Sunday, May 2, 2010

I am "sixing" tired of your ignorance.

First of all, I want you to know that I'm pissed off about this. And in my mind I am using item #6 from the George Carlin menu of the original seven words you can never say on television to express my outrage a whole #6ing lot.

I just saw this news story, "Libraries must find new ways to stay relevant" by Bill Maxwell, Times correspondent.

The article cites some study that says that scholars no longer visit libraries for research:
"Traditional research practices relied heavily on the library itself and on locally implemented library-provided tools for discovery of books, journal articles, and other materials," authors of the report write,.."
Big #3ing deal.

First of all, the study has one fact completely wrong. Traditional research practices HAVE NOT relied heavily on the library itself.

What we like to think of as traditional research practices, meaning primarily during the last century, have relied on libraries for research. But if old movies have taught me anything, prior to universities and public libraries providing access to large print collections, most of the world's important information was stored in tombs or temples or creepy old haunted houses. All the best research was private and required a little social networking for access. Dr. Frankenstein didn't pop over to the college library to learn how to reanimate the dead. And Chris Lee knows all too well that the man posing as a librarian hired to organize the Count's library is really there to stake him. Traditionally, most libraries were private or secret.

What librarians have traditionally said over the years is, "Oh, we know lots of guys who are exhuming freshly buried corpses and attempting to reanimate the tissue. We should get a copy of that book." And then the librarians found a place to put all those books and that became the central storehouse for that knowledge. This saved every scientist from wandering the country trying to get a peek at these texts before the townsfolk burned them along with the monster when they torched the good doctor's castle.
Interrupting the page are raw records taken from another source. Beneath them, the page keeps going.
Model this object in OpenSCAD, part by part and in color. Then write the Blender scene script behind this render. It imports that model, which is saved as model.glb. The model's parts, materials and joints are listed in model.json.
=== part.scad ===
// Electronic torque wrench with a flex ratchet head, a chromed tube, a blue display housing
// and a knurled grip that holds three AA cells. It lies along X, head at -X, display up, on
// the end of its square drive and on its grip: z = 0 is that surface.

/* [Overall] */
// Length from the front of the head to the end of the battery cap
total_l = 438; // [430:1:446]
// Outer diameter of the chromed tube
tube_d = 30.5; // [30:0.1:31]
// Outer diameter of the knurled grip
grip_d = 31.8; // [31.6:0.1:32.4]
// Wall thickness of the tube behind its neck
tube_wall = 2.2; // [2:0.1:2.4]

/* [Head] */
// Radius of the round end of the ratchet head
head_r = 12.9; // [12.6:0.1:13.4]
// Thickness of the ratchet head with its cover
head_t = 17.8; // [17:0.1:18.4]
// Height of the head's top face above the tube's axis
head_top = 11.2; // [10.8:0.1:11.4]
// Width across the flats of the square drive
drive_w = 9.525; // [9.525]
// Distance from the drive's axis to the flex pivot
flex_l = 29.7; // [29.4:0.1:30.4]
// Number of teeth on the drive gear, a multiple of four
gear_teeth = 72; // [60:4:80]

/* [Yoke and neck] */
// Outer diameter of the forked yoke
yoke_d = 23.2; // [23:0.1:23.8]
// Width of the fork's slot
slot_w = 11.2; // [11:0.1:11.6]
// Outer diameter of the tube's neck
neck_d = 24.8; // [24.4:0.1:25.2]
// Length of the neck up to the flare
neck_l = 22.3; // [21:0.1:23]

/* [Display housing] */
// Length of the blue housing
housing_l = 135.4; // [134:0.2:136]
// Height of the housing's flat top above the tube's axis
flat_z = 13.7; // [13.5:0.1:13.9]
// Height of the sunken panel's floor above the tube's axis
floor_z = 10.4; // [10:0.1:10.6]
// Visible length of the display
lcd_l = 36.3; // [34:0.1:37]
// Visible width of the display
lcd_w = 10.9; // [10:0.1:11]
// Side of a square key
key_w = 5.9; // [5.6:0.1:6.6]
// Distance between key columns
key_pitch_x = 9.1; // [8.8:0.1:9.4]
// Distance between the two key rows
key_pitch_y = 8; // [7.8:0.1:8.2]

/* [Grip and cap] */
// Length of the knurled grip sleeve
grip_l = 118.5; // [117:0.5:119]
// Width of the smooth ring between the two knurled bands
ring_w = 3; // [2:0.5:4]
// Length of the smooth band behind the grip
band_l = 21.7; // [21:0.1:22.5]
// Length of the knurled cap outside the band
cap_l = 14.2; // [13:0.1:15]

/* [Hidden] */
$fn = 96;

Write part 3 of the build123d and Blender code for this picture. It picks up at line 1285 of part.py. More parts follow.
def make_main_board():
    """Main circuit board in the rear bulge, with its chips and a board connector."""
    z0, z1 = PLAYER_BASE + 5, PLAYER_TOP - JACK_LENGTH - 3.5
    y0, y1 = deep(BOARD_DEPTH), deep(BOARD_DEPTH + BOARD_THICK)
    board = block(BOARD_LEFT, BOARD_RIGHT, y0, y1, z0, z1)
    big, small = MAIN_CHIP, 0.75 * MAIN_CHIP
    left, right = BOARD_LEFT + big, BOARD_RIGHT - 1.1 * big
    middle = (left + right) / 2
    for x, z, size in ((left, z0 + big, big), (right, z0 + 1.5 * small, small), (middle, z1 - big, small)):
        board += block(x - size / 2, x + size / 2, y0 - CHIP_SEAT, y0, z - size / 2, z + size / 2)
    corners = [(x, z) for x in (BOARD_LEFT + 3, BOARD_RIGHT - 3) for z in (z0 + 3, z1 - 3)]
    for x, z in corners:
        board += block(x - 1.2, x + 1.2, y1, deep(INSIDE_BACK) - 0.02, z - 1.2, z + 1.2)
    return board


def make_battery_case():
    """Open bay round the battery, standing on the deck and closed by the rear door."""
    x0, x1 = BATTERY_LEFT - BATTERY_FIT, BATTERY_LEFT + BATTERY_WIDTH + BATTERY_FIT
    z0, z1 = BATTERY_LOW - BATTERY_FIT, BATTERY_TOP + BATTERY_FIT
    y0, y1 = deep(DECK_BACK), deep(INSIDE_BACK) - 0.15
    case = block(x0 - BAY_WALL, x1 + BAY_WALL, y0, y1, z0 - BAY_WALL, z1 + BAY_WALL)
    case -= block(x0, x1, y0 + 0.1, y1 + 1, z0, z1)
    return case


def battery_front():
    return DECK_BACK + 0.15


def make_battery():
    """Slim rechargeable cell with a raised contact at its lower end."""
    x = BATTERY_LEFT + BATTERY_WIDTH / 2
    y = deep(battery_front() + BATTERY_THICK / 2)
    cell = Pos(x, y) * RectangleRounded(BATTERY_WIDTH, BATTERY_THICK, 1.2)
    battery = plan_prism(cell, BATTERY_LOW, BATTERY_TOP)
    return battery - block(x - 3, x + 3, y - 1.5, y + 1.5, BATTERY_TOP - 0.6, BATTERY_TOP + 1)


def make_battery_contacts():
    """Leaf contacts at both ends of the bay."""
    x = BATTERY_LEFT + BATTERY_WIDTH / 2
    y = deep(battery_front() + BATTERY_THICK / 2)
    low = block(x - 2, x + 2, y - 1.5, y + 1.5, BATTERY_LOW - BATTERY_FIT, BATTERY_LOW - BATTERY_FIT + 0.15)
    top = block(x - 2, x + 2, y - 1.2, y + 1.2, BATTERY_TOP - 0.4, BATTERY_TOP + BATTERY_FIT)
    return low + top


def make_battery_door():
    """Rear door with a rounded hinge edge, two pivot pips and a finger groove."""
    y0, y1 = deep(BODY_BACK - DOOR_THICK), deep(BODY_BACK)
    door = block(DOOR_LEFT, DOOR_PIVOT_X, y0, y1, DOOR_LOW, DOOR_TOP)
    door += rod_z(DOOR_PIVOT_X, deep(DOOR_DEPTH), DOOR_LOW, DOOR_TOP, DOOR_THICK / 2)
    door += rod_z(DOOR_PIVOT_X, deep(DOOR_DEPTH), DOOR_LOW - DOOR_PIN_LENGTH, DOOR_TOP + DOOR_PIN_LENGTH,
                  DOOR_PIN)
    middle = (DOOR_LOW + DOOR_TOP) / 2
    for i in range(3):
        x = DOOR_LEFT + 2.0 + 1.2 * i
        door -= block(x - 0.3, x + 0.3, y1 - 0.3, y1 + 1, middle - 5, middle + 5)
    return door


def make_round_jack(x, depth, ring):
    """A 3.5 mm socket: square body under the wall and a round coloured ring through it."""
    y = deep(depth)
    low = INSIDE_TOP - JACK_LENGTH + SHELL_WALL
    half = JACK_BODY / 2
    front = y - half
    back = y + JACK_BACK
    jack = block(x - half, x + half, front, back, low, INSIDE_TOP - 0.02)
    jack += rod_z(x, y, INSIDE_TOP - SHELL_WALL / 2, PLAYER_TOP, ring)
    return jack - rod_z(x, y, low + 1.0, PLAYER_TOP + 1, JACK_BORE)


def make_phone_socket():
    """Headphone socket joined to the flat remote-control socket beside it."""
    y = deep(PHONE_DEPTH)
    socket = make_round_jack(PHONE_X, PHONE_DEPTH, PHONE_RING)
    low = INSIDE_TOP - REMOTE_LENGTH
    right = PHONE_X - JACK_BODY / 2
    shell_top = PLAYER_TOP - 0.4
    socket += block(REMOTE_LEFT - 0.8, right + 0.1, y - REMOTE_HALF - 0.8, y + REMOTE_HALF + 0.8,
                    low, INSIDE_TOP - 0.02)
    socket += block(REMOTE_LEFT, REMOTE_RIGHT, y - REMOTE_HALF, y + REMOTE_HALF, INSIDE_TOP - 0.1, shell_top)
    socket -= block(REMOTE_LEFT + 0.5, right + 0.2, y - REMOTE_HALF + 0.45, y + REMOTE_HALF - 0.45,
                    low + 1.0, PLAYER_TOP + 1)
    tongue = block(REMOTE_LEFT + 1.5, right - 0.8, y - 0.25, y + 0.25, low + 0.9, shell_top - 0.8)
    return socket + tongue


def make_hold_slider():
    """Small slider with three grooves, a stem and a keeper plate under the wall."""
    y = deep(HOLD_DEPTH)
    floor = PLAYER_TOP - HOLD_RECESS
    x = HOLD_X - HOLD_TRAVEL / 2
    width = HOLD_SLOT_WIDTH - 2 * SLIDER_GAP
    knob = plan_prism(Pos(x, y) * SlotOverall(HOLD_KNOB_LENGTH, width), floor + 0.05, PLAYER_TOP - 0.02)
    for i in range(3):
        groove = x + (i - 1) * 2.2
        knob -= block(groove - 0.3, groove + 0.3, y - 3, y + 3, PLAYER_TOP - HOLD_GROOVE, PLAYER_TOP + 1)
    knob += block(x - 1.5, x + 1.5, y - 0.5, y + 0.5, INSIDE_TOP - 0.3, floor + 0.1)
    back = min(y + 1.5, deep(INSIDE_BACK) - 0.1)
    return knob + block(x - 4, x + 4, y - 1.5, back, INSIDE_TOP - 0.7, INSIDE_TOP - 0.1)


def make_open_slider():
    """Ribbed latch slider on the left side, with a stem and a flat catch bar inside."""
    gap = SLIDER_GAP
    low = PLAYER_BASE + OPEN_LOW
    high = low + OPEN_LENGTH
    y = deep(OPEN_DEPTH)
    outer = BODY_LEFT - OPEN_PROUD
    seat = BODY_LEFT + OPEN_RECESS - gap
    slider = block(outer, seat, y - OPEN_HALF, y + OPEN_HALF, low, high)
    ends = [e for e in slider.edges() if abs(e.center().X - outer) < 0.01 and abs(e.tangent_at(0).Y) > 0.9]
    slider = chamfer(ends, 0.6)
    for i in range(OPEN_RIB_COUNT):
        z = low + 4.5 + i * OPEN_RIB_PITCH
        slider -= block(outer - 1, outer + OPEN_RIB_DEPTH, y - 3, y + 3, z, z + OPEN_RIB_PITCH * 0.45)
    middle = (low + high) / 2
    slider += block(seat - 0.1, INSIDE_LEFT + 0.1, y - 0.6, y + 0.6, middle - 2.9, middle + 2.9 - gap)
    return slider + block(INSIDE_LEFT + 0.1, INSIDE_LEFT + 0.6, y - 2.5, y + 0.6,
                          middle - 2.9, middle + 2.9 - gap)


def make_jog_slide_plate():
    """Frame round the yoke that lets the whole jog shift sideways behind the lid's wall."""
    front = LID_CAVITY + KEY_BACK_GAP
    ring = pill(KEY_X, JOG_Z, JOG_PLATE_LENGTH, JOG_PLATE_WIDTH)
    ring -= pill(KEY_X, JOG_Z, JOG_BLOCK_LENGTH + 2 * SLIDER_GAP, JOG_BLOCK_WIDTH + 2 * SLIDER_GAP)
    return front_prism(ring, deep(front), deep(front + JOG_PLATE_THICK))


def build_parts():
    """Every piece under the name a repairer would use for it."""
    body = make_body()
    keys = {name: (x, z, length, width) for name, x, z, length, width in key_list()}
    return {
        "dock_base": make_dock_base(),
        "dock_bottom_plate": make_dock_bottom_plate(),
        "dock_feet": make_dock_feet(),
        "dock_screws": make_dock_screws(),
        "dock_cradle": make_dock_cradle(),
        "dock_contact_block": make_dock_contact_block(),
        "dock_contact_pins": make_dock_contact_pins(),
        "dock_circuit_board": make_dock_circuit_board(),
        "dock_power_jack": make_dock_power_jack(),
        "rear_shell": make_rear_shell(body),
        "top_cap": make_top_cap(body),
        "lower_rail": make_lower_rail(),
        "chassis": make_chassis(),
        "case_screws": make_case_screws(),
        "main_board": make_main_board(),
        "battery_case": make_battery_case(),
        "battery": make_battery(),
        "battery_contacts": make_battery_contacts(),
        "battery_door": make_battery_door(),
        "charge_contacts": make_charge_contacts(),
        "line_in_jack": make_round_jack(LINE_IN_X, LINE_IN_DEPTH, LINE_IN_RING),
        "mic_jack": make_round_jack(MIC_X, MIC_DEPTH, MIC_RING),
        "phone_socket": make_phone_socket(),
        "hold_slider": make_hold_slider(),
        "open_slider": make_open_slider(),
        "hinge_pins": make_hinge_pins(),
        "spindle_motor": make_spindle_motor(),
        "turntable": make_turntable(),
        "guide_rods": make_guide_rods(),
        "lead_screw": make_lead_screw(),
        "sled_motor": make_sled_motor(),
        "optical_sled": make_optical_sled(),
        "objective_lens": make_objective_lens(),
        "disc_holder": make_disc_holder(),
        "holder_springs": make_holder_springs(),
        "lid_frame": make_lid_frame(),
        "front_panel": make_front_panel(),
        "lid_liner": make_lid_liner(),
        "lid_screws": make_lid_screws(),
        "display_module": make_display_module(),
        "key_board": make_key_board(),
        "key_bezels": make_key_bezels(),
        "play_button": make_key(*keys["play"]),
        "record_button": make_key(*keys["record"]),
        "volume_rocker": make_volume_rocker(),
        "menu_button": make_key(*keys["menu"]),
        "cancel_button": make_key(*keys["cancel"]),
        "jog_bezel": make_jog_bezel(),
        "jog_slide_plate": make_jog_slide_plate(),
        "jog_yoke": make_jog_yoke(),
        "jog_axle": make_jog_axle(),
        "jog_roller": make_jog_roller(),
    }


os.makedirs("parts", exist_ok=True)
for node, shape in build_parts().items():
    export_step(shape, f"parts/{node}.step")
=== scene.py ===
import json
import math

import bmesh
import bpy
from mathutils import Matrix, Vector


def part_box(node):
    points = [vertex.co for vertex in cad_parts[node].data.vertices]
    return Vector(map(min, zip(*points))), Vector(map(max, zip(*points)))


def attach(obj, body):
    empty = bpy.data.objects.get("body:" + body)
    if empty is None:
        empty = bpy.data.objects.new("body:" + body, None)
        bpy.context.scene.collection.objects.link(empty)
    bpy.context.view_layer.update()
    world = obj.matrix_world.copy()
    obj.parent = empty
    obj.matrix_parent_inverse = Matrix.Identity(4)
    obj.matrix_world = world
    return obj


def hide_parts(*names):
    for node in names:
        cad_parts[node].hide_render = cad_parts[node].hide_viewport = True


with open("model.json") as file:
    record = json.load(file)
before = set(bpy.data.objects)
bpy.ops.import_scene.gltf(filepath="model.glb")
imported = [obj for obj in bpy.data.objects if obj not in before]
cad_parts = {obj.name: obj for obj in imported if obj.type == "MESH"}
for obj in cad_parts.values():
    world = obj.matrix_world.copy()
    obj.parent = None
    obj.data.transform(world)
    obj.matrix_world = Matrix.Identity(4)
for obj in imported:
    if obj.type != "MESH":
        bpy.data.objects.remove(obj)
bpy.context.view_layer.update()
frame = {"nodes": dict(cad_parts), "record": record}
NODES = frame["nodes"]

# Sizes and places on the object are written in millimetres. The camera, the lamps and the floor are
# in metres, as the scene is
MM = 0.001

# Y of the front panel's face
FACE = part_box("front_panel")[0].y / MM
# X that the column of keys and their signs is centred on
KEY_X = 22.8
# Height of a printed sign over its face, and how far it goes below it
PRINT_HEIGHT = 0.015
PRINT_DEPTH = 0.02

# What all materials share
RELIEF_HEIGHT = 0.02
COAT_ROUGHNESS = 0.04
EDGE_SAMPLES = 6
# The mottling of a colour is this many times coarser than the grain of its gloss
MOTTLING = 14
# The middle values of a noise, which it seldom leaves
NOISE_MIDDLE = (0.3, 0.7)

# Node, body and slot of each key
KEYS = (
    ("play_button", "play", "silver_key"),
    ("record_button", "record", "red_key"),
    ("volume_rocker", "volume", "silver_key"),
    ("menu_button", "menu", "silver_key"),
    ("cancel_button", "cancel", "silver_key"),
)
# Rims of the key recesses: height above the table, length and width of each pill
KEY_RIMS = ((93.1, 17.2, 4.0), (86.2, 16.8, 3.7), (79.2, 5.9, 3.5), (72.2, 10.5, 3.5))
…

So no, the library does not create the librarian. It's the reverse that is always true. And so the library isn't confined to a single location. I hate hearing that libraries are "old" and that librarians seem to work in some Eighteenth Century mindset where we carve our pen nibs from turkey feathers and produce candles from whale oil. I talked to a newspaper reporter one day last year who was surprised I knew what Twitter was: WT#3!

Floridians have the Florida Electronic Library, an online collection of databases accessible from anywhere with any Florida library card. But now (or soon), the collection can be used from any recognized IP within the state, sans card:
"... when a user anywhere in Florida visits the FEL site, our authentication module will recognize their IP address and their affiliated zip code. Users coming from a Florida location will be automatically authenticated to use the FEL resources without having to go through a log-in routine."
For those who think that a library is a building, that means the whole #6ing state is a #6ing library.

A librarian has the skills to archive and organize and classify any damn thing you can find. I don't have my notes, but I think my cataloging class in library school had me create a record for a used tea bag. (I remember it was some physical object.)

Wherever you find a librarian, you'll find a library. NOT the other way around. That's why it always sends me into a rage when I see these stories about libraries needing to remain relevant in the digital age. Don't worry, librarians will figure it out. Doctors don't need hospitals to do doctoring and lawyers don't need ambulances to do lawyering.

Whether it's information on the web or in your phone or piled up on the floor after the undead apocalypse. Librarians will sort it out, organize it and make it available for everyone.

Librarians do it. No, don't say "Librarians Dewey It." That might look cute on a bumper sticker, and I might grin when I see it, but I'm ticked off here. Librarians Do It. Because that's how you make a motherfucking library.